## Your instructions
Please quote exactly the opening lines of the data, from the first line to the one where "finish: the drawn" appears.

## Collected data
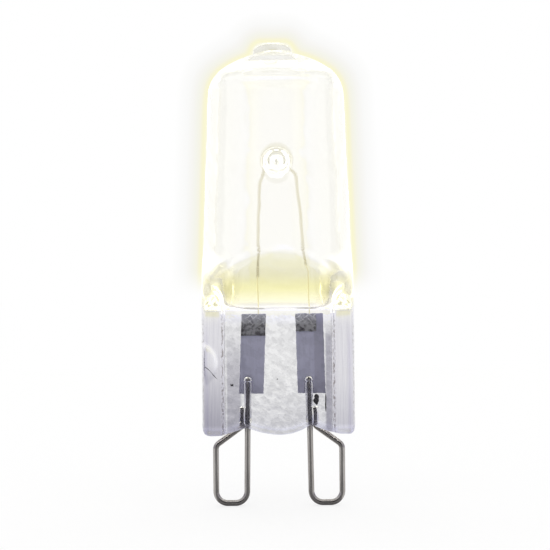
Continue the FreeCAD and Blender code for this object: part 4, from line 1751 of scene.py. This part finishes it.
@dataclass
class ContactLoop:
    """One contact loop of round wire, with its tail going back up behind the leg."""

    side: Side
    wire: float = 0.56
    leg_high: float = 2.86
    leg_low: float = 3.04
    leg_top: float = 12.2
    spread: float = 5.95
    knee: float = 5.7
    tail: tuple[float, float] = (3.42, 0.35)
    tail_entry: float = 7.5
    tail_top: float = 9.3
    bends: Limits = (1.1, 1.1, 0.7, 0.5)
    bend_steps: int = 16
    run_steps: int = 4
    around: int = 28
    cut_end: float = 0.8

    def build(self, finish: bpy.types.Material) -> bpy.types.Object:
        """Bends the wire and dresses it.

        Args:
            finish: the drawn wire's material.

        Returns:
            The piece.
        """
        foot = self.wire / 2
        corners = [
            (self.leg_high, 0.0, self.leg_top), (self.leg_low, 0.0, foot), (self.spread, 0.0, foot),
            (self.spread, 0.0, self.knee), (*self.tail, self.tail_entry), (*self.tail, self.tail_top),
        ]
        corners = [(self.side.value * x, y, z) for x, y, z in corners]
        line = rounded(corners, self.bends, self.bend_steps)
        runs = [np.linspace(start, end, self.run_steps + 1)[:-1] for start, end in zip(line, line[1:])]
        line = np.concatenate([*runs, line[-1:]])
        radii = np.full(len(line), foot)
        radii[[0, -1]] *= self.cut_end
        draft = MeshDraft()
        draft.add_tube(line, radii, self.around)
        piece = draft.build("contact_wire_" + self.side.word)
        piece.data.materials.append(finish)
        return place_piece(piece, Slot.CONTACT, "contact_loop_" + self.side.word)


@dataclass
class SealParts:
    """The foils, mesh tabs and lead wires in the pinch, whose CAD solids keep their shape."""

    foil: FoilFinish = FoilFinish()
    tab: TabFinish = TabFinish()
    # The lead: another colour above its change levels and a glow there, which is painted light.
    lead: WireFinish = WireFinish(
        name="lead_wire", bright=(0.95, 0.92, 0.78), dull=(0.72, 0.68, 0.52), stretch=(16.0, 16.0, 0.8),
        scorched=(0.80, 0.76, 0.60), heated=(16.5, 18.0), shine=(0.30, 0.28, 0.17), roughness=0.6,
    )

    def build(self) -> list[bpy.types.Object]:
        """Gives each CAD node its finish.

        Returns:
            The nodes.
        """
        nodes = []
        for kind, look in (("foil", self.foil), ("weld_tab", self.tab), ("lead_wire", self.lead)):
            finish = look.material()
            for side in Side:
                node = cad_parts[f"{kind}_{side.word}"]
                for slot in node.material_slots:
                    slot.material = finish
                nodes.append(node)
        return nodes


# Studio


@dataclass
class Studio:
    """White studio round the lamp: floor, light tent, a card with a painted glow and camera."""

    # The camera: a lens that takes in the frame's width at the lamp.
    distance: float = 130.0
    centre: tuple[float, float] = (-0.227, 21.745)
    frame_width: float = 51.89
    lean: float = 0.53
    sensor: float = 36.0
    bounces: int = 32
    glossy_bounces: int = 24

    # The tent, dark round the camera and grey low at the sides, as rays through glass and mirrored rays
    # see it. The opening is measured along the way to the camera.
    tent: Colour = (0.98, 0.98, 0.985)
    opening_limits: Limits = (0.80, 0.93)
    least_reach: float = 0.05
    opening_levels: Limits = (0.85, 0.5)
    side_limits: Limits = (0.25, 0.75)
    top_limits: Limits = (0.2, 0.8)
    side_seen: Colour = (0.95, 0.94, 0.90)
    side_mirrored: Colour = (0.60, 0.59, 0.66)
    opening_seen: Colour = (0.75, 0.74, 0.79)
    opening_mirrored: Colour = (0.03, 0.03, 0.035)

    # The floor: what share of its white comes from light on it, and what glass and wire see of it.
    floor_half: float = 900.0
    floor_shadow: float = 0.30
    # Painted shade: rays through glass see the floor near the lamp darker grey.
    floor_through: Colour = (0.40, 0.40, 0.44)
    floor_through_limits: Limits = (20.0, 170.0)
    # Painted reflection: mirrored rays see the floor dark ahead of the lamp.
    floor_mirrored: Colour = (0.02, 0.02, 0.025)
    floor_middle: tuple[float, float] = (6.2, 0.3)
    speck_size: float = 20.0
    speck_share: float = 0.02
    speck_dark: float = 0.96

    # The card and, on it, the outline of the bulb as the camera sees it.
    card_behind: float = 200.0
    card_box: tuple[float, float, float] = (62.0, -40.0, 130.0)
    side_half: float = 7.12
    side_taper: float = -0.037
    side_level: float = 20.0
    crown_centre: float = 33.9
    crown_radius: float = 8.8
    shoulder: float = 2.1
    tip_half: float = 1.0
    tip_round: float = 0.9
    tip_blend: float = 0.8
    glow_reach: float = 3.0
    glow_levels: Limits = (19.6, 22.6)

    # The painted glow on the card by its distance from that outline, where 1 is the reach.
    glow: tuple[tuple[float, Colour], ...] = (
        (0.0, linear(251, 249, 226)),
        (0.06, linear(250, 247, 210)),
        (0.13, linear(248, 245, 217)),
        (0.20, linear(246, 244, 230)),
        (0.30, linear(245, 245, 236)),
        (0.42, linear(247, 246, 242)),
        (0.60, linear(250, 250, 249)),
        (1.0, WHITE),
    )

    def light_tent(self) -> None:
        """Lights the lamp from the white tent."""
        world = bpy.data.worlds.new("tent")
        bpy.context.scene.world = world
        world.use_nodes = True
        graph = Graph(world.node_tree)
        ray = graph.node("LightPath")
        x, y, z = graph.axes(graph.node("TexCoord").outputs["Generated"])
        level = graph.math("SQRT", graph.math("SUBTRACT", 1.0, graph.times(z, z), clamp=True))
        ahead = graph.math("DIVIDE", graph.times(y, -1.0), graph.math("MAXIMUM", level, self.least_reach))
        low = graph.span(graph.math("ABSOLUTE", z), self.opening_levels)
        opening = graph.times(graph.span(ahead, self.opening_limits), low)
        mirrored = graph.mirrored(ray)
        sideways = graph.span(graph.math("ABSOLUTE", x), self.side_limits)
        tent = graph.mix(sideways, self.tent, graph.mix(mirrored, self.side_seen, self.side_mirrored))
        tent = graph.mix(graph.span(z, self.top_limits), tent, WHITE)
        tent = graph.mix(opening, tent, graph.mix(mirrored, self.opening_seen, self.opening_mirrored))
        shaped = graph.math("MAXIMUM", ray.outputs["Is Glossy Ray"], ray.outputs["Is Transmission Ray"])
        colour = graph.mix(ray.outputs["Is Camera Ray"], graph.mix(shaped, WHITE, tent), WHITE)
        graph.join(world.node_tree.nodes["Background"], Color=colour, Strength=1.0)

    def floor(self) -> None:
        """Lays the white floor, which keeps a faint shadow under the lamp, with painted shade for rays
        through glass and a painted dark reflection ahead of the lamp.
        """
        surface = Surface("floor_white")
        ray = surface.node("LightPath")
        lit, own = (self.floor_shadow,) * 3, (1 - self.floor_shadow,) * 3
        speck = surface.times(surface.noise(surface.place, 1 / self.speck_size, 2.0), self.speck_share)
        through = surface.mix(surface.span(surface.y, self.floor_through_limits), self.floor_through, own)
        glow = surface.mix(ray.outputs["Is Transmission Ray"], own, through)
        # Where mirrored rays see the painted dark reflection: on the floor ahead of the lamp.
        beside = surface.math("SUBTRACT", surface.aside, self.floor_middle[0])
        beside = surface.math("MAXIMUM", beside, 0.0)
        front = surface.math("SUBTRACT", self.floor_middle[1], surface.y)
        reach = surface.math("MAXIMUM", surface.length(beside, front), self.least_reach)
        ahead = surface.span(surface.math("DIVIDE", front, reach), self.opening_limits)
        material = surface.finish(
            Base_Color=surface.mix(speck, lit, (self.floor_shadow * self.speck_dark,) * 3),
            Roughness=1.0,
            Specular_IOR_Level=0.0,
            Emission_Color=surface.mix(
                surface.times(surface.mirrored(ray), ahead), glow, self.floor_mirrored
            ),
            Emission_Strength=1.0,
        )
        half = self.floor_half
        corners = [(-half, -half, 0), (half, -half, 0), (half, half, 0), (-half, half, 0)]
        self._sheet("floor", corners, material)

    def glow_card(self) -> None:
        """Stands a white card far behind the lamp, with a painted glow round the bulb's outline as the
        camera sees it.
        """
        surface = Surface("glow_card")
        nearer = self.distance / (self.distance + self.card_behind)
        middle = (self.centre[0] * (1 - nearer), 0.0, self.centre[1] * (1 - nearer))
        scaled = surface.vector("MULTIPLY", surface.place, (nearer, 0.0, nearer))
        x, _, z = surface.axes(surface.vector("ADD", scaled, middle))
        across = surface.math("ABSOLUTE", x)
        above = surface.math("SUBTRACT", z, self.side_level)
        half = surface.math("MULTIPLY_ADD", above, self.side_taper, self.side_half)
        side = surface.math("SUBTRACT", across, half)
        over = surface.math("MAXIMUM", surface.math("SUBTRACT", z, self.crown_centre), 0.0)
        crown = surface.math("SUBTRACT", surface.length(across, over), self.crown_radius)
        bulb = surface.math("SMOOTH_MAX", side, crown, self.shoulder)
        beside = surface.math("ABSOLUTE", surface.math("SUBTRACT", x, Envelope.tip_shift))
        beside = surface.math("MAXIMUM", surface.math("SUBTRACT", beside, self.tip_half), 0.0)
        above = surface.math("SUBTRACT", z, Envelope.crown)
        tip = surface.math("SUBTRACT", surface.length(beside, above), self.tip_round)
        away = surface.math("SMOOTH_MIN", bulb, tip, self.tip_blend)
        tone = surface.ramp(surface.math("DIVIDE", away, self.glow_reach, clamp=True), self.glow)
        material = surface.finish(
            Base_Color=BLACK,
            Roughness=1.0,
            Specular_IOR_Level=0.0,
            Emission_Color=surface.mix(surface.span(z, self.glow_levels), WHITE, tone),
            Emission_Strength=1.0,
        )
        wide, low, high = self.card_box
        corners = [(-wide, low), (wide, low), (wide, high), (-wide, high)]
        corners = [(x, self.card_behind, z) for x, z in corners]
        self._sheet("glow_card", corners, material)

    @staticmethod
    def _sheet(
        name: str, corners: Sequence[Sequence[float]], material: bpy.types.Material
    ) -> bpy.types.Object:
        """A flat sheet of four corners.

        Args:
            name: the object's name.
            corners: the corners in order, in millimetres.
            material: its material.

        Returns:
            The object.
        """
        mesh = bpy.data.meshes.new(name)
        mesh.from_pydata([[share * MM for share in corner] for corner in corners], [], [(0, 1, 2, 3)])
        mesh.materials.append(material)
        return link_object(name, mesh)

    def camera(self) -> None:
        """Sets the camera level with the middle of the frame, leaning as the photographer's did."""
        data = bpy.data.cameras.new("camera")
        data.sensor_width = self.sensor
        data.lens = data.sensor_width * self.distance / self.frame_width
        data.clip_start, data.clip_end = 0.005, 20.0
        camera = link_object("camera", data)
        bpy.context.scene.camera = camera
        lean = math.radians(self.lean)
        right = Vector((math.cos(lean), 0.0, -math.sin(lean)))
        up = Vector((math.sin(lean), 0.0, math.cos(lean)))
        back = Vector((0.0, -1.0, 0.0))
        matrix = Matrix((right, up, back)).transposed().to_4x4()
        matrix.translation = Vector((self.centre[0], -self.distance, self.centre[1])) * MM
        camera.matrix_world = matrix

    def build(self) -> None:
        """Builds the whole studio."""
        scene = bpy.context.scene
        scene.view_settings.view_transform = "Standard"
        scene.cycles.max_bounces = self.bounces
        scene.cycles.transmission_bounces = self.bounces
        scene.cycles.glossy_bounces = self.glossy_bounces
        self.camera()
        self.light_tent()
        self.floor()
        self.glow_card()


def main() -> None:
    """Builds the studio and every piece, and reports the pieces."""
    logging.basicConfig(level=logging.INFO, format="%(name)s: %(message)s")
    Studio().build()
    pieces = [Envelope().build(), Coil().build()]
    wire = WireFinish().material()
    pieces += [ContactLoop(side).build(wire) for side in Side]
    pieces += SealParts().build()
    for piece in pieces:
        finishes = ", ".join(material.name for material in piece.data.materials)
        LOG.info("%s: %d faces in %s", piece.name, len(piece.data.polygons), finishes)


if __name__ == "__main__":
    main()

## Reply
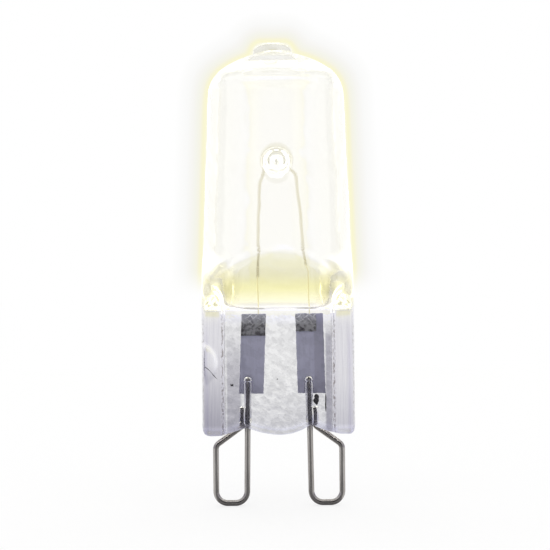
Continue the FreeCAD and Blender code for this object: part 4, from line 1751 of scene.py. This part finishes it.
@dataclass
class ContactLoop:
    """One contact loop of round wire, with its tail going back up behind the leg."""

    side: Side
    wire: float = 0.56
    leg_high: float = 2.86
    leg_low: float = 3.04
    leg_top: float = 12.2
    spread: float = 5.95
    knee: float = 5.7
    tail: tuple[float, float] = (3.42, 0.35)
    tail_entry: float = 7.5
    tail_top: float = 9.3
    bends: Limits = (1.1, 1.1, 0.7, 0.5)
    bend_steps: int = 16
    run_steps: int = 4
    around: int = 28
    cut_end: float = 0.8

    def build(self, finish: bpy.types.Material) -> bpy.types.Object:
        """Bends the wire and dresses it.

        Args:
            finish: the drawn wire's material.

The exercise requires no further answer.